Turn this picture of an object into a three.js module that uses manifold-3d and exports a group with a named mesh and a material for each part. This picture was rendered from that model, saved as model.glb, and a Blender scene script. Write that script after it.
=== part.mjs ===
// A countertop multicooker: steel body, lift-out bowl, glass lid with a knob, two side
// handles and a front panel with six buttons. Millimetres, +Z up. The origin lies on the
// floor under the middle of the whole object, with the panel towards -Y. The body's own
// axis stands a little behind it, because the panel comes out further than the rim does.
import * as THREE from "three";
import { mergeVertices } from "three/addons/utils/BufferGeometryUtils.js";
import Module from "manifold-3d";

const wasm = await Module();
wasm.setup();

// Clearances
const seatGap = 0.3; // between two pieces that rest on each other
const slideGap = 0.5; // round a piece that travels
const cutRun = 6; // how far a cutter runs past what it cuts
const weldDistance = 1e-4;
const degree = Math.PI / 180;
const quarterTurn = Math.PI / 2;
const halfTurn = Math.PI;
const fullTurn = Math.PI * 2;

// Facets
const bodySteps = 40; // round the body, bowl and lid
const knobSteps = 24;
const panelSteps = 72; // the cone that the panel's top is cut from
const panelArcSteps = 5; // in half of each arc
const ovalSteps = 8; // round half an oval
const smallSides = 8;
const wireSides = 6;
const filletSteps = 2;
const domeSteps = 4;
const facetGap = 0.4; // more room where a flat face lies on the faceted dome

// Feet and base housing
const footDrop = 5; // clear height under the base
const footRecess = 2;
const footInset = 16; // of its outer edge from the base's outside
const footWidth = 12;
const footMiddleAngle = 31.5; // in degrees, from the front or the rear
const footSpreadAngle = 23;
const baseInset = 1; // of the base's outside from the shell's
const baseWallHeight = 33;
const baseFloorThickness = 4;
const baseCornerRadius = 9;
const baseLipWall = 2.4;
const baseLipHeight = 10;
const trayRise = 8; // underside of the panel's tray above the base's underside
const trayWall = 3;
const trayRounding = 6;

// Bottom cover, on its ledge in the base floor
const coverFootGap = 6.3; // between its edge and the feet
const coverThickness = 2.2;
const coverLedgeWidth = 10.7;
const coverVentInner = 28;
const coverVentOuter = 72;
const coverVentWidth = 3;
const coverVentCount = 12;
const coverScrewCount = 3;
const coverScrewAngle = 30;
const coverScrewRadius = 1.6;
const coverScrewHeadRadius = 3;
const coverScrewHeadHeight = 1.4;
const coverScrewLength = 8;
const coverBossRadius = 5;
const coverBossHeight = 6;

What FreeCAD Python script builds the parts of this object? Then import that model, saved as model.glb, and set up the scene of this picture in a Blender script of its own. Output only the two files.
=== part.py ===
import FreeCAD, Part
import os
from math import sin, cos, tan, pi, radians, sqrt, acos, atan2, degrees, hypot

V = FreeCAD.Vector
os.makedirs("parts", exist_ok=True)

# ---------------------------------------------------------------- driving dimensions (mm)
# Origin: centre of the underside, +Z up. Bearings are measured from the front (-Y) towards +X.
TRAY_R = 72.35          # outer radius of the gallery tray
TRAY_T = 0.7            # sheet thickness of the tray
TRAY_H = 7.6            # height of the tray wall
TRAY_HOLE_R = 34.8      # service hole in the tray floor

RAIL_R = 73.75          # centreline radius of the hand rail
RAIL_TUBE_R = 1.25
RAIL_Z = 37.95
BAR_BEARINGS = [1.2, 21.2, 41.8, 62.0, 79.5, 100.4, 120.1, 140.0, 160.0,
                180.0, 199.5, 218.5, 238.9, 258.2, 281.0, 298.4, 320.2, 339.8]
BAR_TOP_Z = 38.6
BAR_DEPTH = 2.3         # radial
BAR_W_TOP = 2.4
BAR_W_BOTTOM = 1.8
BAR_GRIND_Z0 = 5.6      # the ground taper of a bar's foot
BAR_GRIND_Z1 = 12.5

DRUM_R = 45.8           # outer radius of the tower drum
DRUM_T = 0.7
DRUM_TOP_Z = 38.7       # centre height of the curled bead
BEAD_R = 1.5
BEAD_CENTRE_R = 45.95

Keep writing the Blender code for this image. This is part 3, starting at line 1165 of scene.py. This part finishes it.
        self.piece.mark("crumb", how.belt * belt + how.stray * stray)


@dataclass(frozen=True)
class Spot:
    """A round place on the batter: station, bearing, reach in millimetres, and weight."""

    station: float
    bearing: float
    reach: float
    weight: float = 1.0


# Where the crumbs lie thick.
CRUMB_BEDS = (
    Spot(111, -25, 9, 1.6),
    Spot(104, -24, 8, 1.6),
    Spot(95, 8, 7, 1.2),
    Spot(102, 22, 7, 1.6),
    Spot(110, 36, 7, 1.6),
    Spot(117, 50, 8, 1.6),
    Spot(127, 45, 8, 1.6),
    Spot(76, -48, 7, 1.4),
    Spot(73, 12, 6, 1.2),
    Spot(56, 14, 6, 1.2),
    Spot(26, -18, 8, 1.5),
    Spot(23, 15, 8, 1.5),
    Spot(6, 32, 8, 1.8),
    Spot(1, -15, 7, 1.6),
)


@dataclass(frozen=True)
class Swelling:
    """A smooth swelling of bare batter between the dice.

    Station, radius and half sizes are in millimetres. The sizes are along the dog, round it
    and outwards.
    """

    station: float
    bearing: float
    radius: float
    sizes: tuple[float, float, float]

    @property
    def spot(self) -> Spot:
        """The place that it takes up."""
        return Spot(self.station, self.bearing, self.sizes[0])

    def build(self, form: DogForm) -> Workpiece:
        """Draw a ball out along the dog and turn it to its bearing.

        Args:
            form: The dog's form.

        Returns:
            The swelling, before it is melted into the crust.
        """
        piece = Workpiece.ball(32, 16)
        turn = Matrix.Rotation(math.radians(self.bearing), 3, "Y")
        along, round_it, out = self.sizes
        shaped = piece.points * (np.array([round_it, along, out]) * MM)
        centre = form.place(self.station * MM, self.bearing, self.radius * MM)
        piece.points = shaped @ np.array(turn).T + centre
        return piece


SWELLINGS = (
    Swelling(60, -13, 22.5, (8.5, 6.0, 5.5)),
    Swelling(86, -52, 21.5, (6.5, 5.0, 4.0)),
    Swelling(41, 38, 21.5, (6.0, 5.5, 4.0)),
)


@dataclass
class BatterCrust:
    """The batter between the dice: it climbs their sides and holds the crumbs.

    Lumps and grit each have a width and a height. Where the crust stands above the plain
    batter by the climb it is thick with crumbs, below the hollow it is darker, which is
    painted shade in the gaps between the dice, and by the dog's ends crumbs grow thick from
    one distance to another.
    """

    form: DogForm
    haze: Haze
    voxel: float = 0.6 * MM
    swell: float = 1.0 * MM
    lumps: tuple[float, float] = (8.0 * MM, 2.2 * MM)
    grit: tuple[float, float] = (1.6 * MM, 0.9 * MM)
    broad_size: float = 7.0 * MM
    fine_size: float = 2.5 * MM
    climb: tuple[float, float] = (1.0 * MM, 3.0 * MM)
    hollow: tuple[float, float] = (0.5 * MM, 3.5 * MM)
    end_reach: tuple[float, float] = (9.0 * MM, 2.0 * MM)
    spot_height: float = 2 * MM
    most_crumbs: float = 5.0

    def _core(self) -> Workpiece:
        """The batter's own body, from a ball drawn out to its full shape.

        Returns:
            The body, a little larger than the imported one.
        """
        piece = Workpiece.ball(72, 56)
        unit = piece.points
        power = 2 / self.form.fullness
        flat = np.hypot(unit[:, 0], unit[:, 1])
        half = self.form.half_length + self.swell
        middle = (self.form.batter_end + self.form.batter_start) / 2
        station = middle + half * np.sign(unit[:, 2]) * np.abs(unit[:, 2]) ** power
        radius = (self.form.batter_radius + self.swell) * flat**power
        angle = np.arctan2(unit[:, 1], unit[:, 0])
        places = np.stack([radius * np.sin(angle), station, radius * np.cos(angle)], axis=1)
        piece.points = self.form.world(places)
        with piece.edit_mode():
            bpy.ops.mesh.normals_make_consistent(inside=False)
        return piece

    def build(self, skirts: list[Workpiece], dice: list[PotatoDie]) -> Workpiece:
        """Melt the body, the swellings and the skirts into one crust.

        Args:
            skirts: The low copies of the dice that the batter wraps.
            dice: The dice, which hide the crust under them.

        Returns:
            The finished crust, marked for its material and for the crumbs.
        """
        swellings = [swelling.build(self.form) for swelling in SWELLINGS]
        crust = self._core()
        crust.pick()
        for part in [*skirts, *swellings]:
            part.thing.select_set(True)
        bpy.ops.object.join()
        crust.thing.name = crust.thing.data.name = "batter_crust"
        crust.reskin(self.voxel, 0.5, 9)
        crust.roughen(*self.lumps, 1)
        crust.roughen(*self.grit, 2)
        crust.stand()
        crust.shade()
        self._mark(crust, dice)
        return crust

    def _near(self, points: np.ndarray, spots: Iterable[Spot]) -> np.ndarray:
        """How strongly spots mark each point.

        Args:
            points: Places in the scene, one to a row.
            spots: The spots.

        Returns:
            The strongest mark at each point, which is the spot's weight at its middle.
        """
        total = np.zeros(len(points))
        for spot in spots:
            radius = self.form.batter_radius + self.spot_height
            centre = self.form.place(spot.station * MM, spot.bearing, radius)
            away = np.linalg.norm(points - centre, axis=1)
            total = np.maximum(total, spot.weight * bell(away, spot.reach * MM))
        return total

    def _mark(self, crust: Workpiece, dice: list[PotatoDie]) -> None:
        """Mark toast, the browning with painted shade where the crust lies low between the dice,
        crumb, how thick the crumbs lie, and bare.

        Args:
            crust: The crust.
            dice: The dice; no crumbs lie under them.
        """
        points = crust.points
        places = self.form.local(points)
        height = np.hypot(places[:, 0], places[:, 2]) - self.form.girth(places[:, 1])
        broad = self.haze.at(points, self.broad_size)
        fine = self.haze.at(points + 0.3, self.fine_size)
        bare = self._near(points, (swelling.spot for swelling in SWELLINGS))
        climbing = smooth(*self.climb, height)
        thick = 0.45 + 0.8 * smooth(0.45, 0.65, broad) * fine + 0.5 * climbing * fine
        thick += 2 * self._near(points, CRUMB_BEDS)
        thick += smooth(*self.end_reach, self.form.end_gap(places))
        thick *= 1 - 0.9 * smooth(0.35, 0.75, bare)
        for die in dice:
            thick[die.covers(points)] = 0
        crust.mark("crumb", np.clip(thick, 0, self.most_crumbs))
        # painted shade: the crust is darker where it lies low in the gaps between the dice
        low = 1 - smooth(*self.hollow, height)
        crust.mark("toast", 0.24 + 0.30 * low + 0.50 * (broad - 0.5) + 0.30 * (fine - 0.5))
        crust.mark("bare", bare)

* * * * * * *

*Exercise details*:
In the material above, locate the line containing "Keep writing the" and the line containing "how.stray * stray)". Transcribe exactly those two lines and every line between them, and nothing more.

*Written solution*:
Keep writing the Blender code for this image. This is part 3, starting at line 1165 of scene.py. This part finishes it.
        self.piece.mark("crumb", how.belt * belt + how.stray * stray)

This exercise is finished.